NCPA


Policy Issues

NCPA Publications

Both Sides

Editorial Opinions

Audio/Visual



NATIONAL CENTER FOR POLICY ANALYSIS
HOME / DONATE / ONE LEVEL UP / ABOUT NCPA / CONTACT US
California Rediscovers Phonics
Daily Policy Digest

Education Issues / Reading Tests & Curriculum

Tuesday, February 12, 2002
Frustrated by reading scores that plunged close to the nation's worst, California officials are dumping "whole language" reading programs and returning to phonics-based instruction. The state has adopted two reading programs that emphasize sounding out vowels and consonants.

While the state policy does not require all schools to use the phonics programs, there is a powerful incentive for schools to do so: they are the only two reading programs the state will pay for.

Educators there have seen powerful evidence that phonics-based instruction works:

  • In Los Angeles, schools with the poorest results in reading were ordered to adopt systemic phonics in the first two grades two years ago.
  • First-grade reading scores soared to the 56th percentile nationally for the 2000-2001 school year, from the 42nd percentile the year before.
  • Scores in the second grade climbed to the 37th percentile from the 32nd -- with similar gains in standing of 10 to 20 percent for Los Angeles students through fifth grade, where explicit phonics had not yet been adopted.
  • The progress was registered despite severe school overcrowding and one-quarter of teachers lacking formal credentials to teach.
The school district is now emphasizing teacher training.

The shift to phonics also coincided with passage of a law mandating the end of bilingual education.

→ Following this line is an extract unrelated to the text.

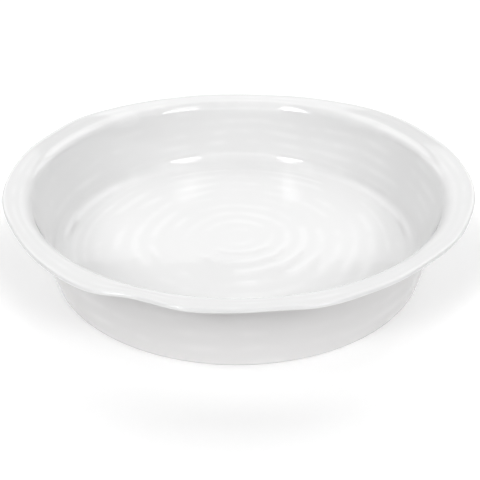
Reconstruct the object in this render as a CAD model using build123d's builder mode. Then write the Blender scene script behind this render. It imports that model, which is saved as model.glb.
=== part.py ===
"""Round pie dish, one piece of glazed white porcelain.

A flat floor, a wall that leans outwards and thins upwards, and a broad rim that flares to a thin
rounded lip. The floor and the wall carry the soft rings of a pot thrown on a wheel. The rim is
waved as if by hand, most at its lip and not at all at the mouth of the well, and the dish stands
on a low foot ring.

The dish is drawn as half a section, inside and outside. Each point of the section becomes a level
closed curve, and ruled lofts through the curves make the solid. The origin is at the middle of
the foot, with +Z upwards.
"""

import os
from math import ceil, copysign, cos, radians, sin, tan

from build123d import *

# The dish as a whole, in millimetres
rim_radius = 135.0  # mean radius of the waved lip
dish_height = 52.0

# Well, in millimetres and degrees
mouth_radius = 119.3  # where the lines of the wall and the rim meet
mouth_round_radius = 4.0
inner_lean = 15.1  # of the wall's inside, away from upright
floor_thickness = 5.5
cove_radius = 10.0  # between the floor and the wall

# Outside of the wall
outer_lean = 12.0
wall_thickness = 5.0  # at the floor
throat_radius = 8.0  # between the wall and the rim's underside

# Rim
rim_rise = 12.0  # of its top, away from level
underside_rise = 14.0
lip_radius = 1.25  # of the rounded edge
lip_land = 1.2  # width of the level crest behind the lip

# Foot
foot_height = 2.2  # from the table to the underside
foot_width = 7.0
foot_round_radius = 1.6

# Thrown rings, as the height from trough to crest
floor_ring_depth = 0.5
wall_ring_depth = 0.3
outer_ring_depth = 0.4

# Troughs between the rings, as shares of the way along the surface that they lie in
floor_trough_shares = (0, 0.12, 0.225, 0.325, 0.43, 0.53, 0.635, 0.74)
wall_trough_shares = (0, 0.26, 0.58, 0.94)
outer_trough_shares = (0.08, 0.44, 0.84)

# The waved lip, as (azimuth in degrees, share of the mean radius), anticlockwise from +X
lip_wave_shares = (
    (0, 1.010),
    (13, 1.017),
    (25, 1.018),
    (36, 1.028),
    (47, 1.025),
    (58, 1.008),
    (72, 0.998),
    (88, 0.986),
    (102, 0.991),
    (117, 0.994),
    (129, 1.004),
    (141, 1.021),
    (152, 1.009),
    (167, 1.003),
    (184, 0.995),
    (200, 0.991),
    (221, 0.997),
    (238, 1.016),
    (249, 0.984),
    (260, 1.003),
    (270, 0.997),
    (279, 0.995),
    (286, 1.007),
    (294, 1.000),
    (307, 0.991),
    (325, 0.994),
    (339, 0.997),
    (350, 1.006),
)

round_turn = 24.0  # most that a rounded corner of the section turns at one point, in degrees
overrun = 5.0  # by which a cutting shape passes what it cuts

# Directions in the section, whose X is the radius and whose Y is the level
outwards = Vector(1, 0)
upwards = Vector(0, 1)
up_inside = Vector(sin(radians(inner_lean)), cos(radians(inner_lean)))
into_wall = Vector(cos(radians(inner_lean)), -sin(radians(inner_lean)))
up_outside = Vector(sin(radians(outer_lean)), cos(radians(outer_lean)))
out_rim = Vector(cos(radians(rim_rise)), sin(radians(rim_rise)))
out_underside = Vector(cos(radians(underside_rise)), sin(radians(underside_rise)))


def crossing(point, direction, other_point, other_direction):
    """Where two lines of the section cross."""
    apart = other_point - point
    turned = Vector(-other_direction.Y, other_direction.X)
    return point + direction * (apart.dot(turned) / direction.dot(turned))


def rounding(corner, before, after, radius):
    """Points of the arc that rounds a corner between the directions before and after it."""
    turn = before.get_signed_angle(after, Vector(0, 0, 1))
    start = corner - before * (radius * tan(radians(abs(turn)) / 2))
    centre = start + before.rotate(Axis.Z, copysign(90, turn)) * radius
    steps = ceil(abs(turn) / round_turn)
    return [centre + (start - centre).rotate(Axis.Z, turn * n / steps) for n in range(steps + 1)]


def thrown(start, end, trough_shares, depth):
    """Crests and troughs thrown into a surface from start to end, on its left side."""
    along = end - start
    proud = Vector(-along.Y, along.X).normalized() * (depth / 2)
    points = []
    for trough, next_trough in zip(trough_shares[:-1], trough_shares[1:]):
        points.append(start + along * ((trough + next_trough) / 2) + proud)
        points.append(start + along * next_trough - proud)
    return points


# Corners of the section
crest_end = Vector(rim_radius - lip_radius - lip_land, dish_height)
mouth_corner = crossing(crest_end, out_rim, Vector(mouth_radius, 0), upwards)
floor_level = foot_height + floor_thickness
cove_corner = crossing(mouth_corner, up_inside, Vector(0, floor_level), outwards)
lip_corner = Vector(rim_radius, dish_height)
lip_centre = lip_corner - Vector(lip_radius, lip_radius)
under_corner = crossing(
    lip_centre - out_underside.rotate(Axis.Z, 90) * lip_radius, out_underside, lip_corner, upwards
)
throat_corner = crossing(
    under_corner, out_underside, cove_corner + into_wall * wall_thickness, up_outside
)
foot_corner = crossing(throat_corner, up_outside, Vector(0, 0), outwards)

# Inside, from the middle of the floor to the lip
cove = rounding(cove_corner, outwards, up_inside, cove_radius)
mouth = rounding(mouth_corner, up_inside, out_rim, mouth_round_radius)
inside = [
    *thrown(upwards * floor_level, cove[0], floor_trough_shares, floor_ring_depth),
    *cove,
    *thrown(cove[-1], mouth[0], wall_trough_shares, wall_ring_depth),
    *mouth,
    crest_end,
    crest_end + upwards * overrun,
]

# Outside, from the foot to the lip
foot = rounding(foot_corner, outwards, up_outside, foot_round_radius)
throat = rounding(throat_corner, up_outside, out_underside, throat_radius)
outside = [
    *foot,
    *reversed(thrown(throat[0], foot[-1], outer_trough_shares, outer_ring_depth)),
    *throat,
    *rounding(under_corner, out_underside, upwards, lip_radius)[:-1],
    *rounding(lip_corner, upwards, -outwards, lip_radius),
]


def level_curve(point):
    """The closed curve at a point of the section, which waves more the nearer it is to the lip."""
    waving = max(0, point.X - mouth[-1].X) / (crest_end.X - mouth[-1].X)
    with BuildSketch(Plane.XY.offset(point.Y)) as curve:
        if waving == 0:
            Circle(point.X)
        else:
            with BuildLine():
                Spline(
                    [
                        Vector(point.X + min(waving, 1) * rim_radius * (share - 1), 0).rotate(
                            Axis.Z, azimuth
                        )
                        for azimuth, share in lip_wave_shares
                    ],
                    periodic=True,
                )
            make_face()
    return curve.sketch.face()


with BuildPart() as pie_dish:
    loft([level_curve(point) for point in outside], ruled=True)
    loft([level_curve(point) for point in inside], ruled=True, mode=Mode.SUBTRACT)
    with BuildSketch() as recess:
        Circle(foot_corner.X - foot_width)
    extrude(amount=foot_height, mode=Mode.SUBTRACT)

pie_dish.part.label = "pie_dish"
os.makedirs("parts", exist_ok=True)
export_step(pie_dish.part, "parts/pie_dish.step")
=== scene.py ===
"""Looks of a round pie dish, thrown on a wheel in white porcelain and glazed.

The whole dish is one piece, built by Geometry Nodes: half a section is drawn from its corners,
rounded, and carried once round the waved lip, with the potter's rings thrown into it on the way.
"""

from math import cos, pi, radians, sin

import bpy
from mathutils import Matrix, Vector


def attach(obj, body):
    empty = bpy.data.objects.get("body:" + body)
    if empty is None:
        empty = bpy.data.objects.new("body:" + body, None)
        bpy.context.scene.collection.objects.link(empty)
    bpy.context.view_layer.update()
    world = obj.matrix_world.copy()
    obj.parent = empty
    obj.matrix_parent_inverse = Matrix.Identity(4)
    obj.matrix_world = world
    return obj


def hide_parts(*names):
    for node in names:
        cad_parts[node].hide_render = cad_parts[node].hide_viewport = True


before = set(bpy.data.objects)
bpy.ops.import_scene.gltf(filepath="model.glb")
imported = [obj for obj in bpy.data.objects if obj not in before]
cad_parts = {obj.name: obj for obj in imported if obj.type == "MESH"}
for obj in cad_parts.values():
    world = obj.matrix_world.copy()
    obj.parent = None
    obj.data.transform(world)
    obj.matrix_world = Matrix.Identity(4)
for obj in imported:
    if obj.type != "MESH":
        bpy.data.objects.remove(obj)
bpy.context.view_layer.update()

MM = 0.001

# The dish, in millimetres
RIM_RADIUS = 135.0  # mean radius of the lip
CREST_RADIUS = 132.55  # where the rim's waves are full
MOUTH_RADIUS = 120.5  # where they begin
CREST_HEIGHT = 51.96
LIP_HEIGHT = 50.0  # where the lip's rise and fall is full
FLOOR_HEIGHT = 7.7  # where it begins
RECESS_HEIGHT = 2.2  # of the underside inside the foot ring
BARE_HEIGHT = 0.06  # up to which the foot has no glaze

# Thrown rings, counted along the section from the middle of the floor
LIP_TURNS = 14.5
THROAT_TURNS = 16.4
FOOT_TURNS = 20.0

# Half the section, from the middle of the floor over the lip to the middle of the underside:
# radius, height and rounding in millimetres, the number of rings so far, the rings' height in mm
SECTION = (
    (0.0, FLOOR_HEIGHT, 0.0, -0.73, 0.045),  # middle of the floor
    (55.0, FLOOR_HEIGHT, 0.0, 4.27, 0.06),
    (90.0, FLOOR_HEIGHT, 0.0, 7.5, 0.03),
    (108.1, FLOOR_HEIGHT, 10.0, 9.2, 0.006),  # cove
    (120.2, 49.36, 8.0, 13.0, 0.002),  # mouth of the well
    (CREST_RADIUS, CREST_HEIGHT, 8.0, LIP_TURNS, 0.0),
    (RIM_RADIUS, CREST_HEIGHT, 1.25, LIP_TURNS, 0.0),  # lip
    (RIM_RADIUS, 49.77, 1.25, LIP_TURNS, 0.0),
    (121.47, 46.4, 8.0, THROAT_TURNS, 0.07),  # throat under the rim
    (111.61, 0.0, 1.6, FOOT_TURNS, 0.0),  # foot ring
    (104.61, 0.0, 0.8, FOOT_TURNS, 0.0),
    (103.2, RECESS_HEIGHT, 1.5, FOOT_TURNS, 0.0),
    (0.0, RECESS_HEIGHT, 0.0, FOOT_TURNS, 0.0),  # middle of the underside
)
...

Source: Diana Jean Schemo, "California Leads Chorus of Sounded-Out Syllables," New York Times, February 9, 2002.

For text
http://www.nytimes.com/
2002/02/09/education/09PHON.html


For more on Reading Tests & Curriculum
http://www.ncpa.org/iss/edu/


12770 Coit Rd., Suite 800 - Dallas, TX 75251-1339 - 972/386-6272 - Fax 972/386-0924
601 Pennsylvania Ave. NW, Suite 900 South Building - Washington, DC 20004 - 202/220-3082 - Fax 202/220-3096
Copyright © 2002 National Center for Policy Analysis - All rights reserved.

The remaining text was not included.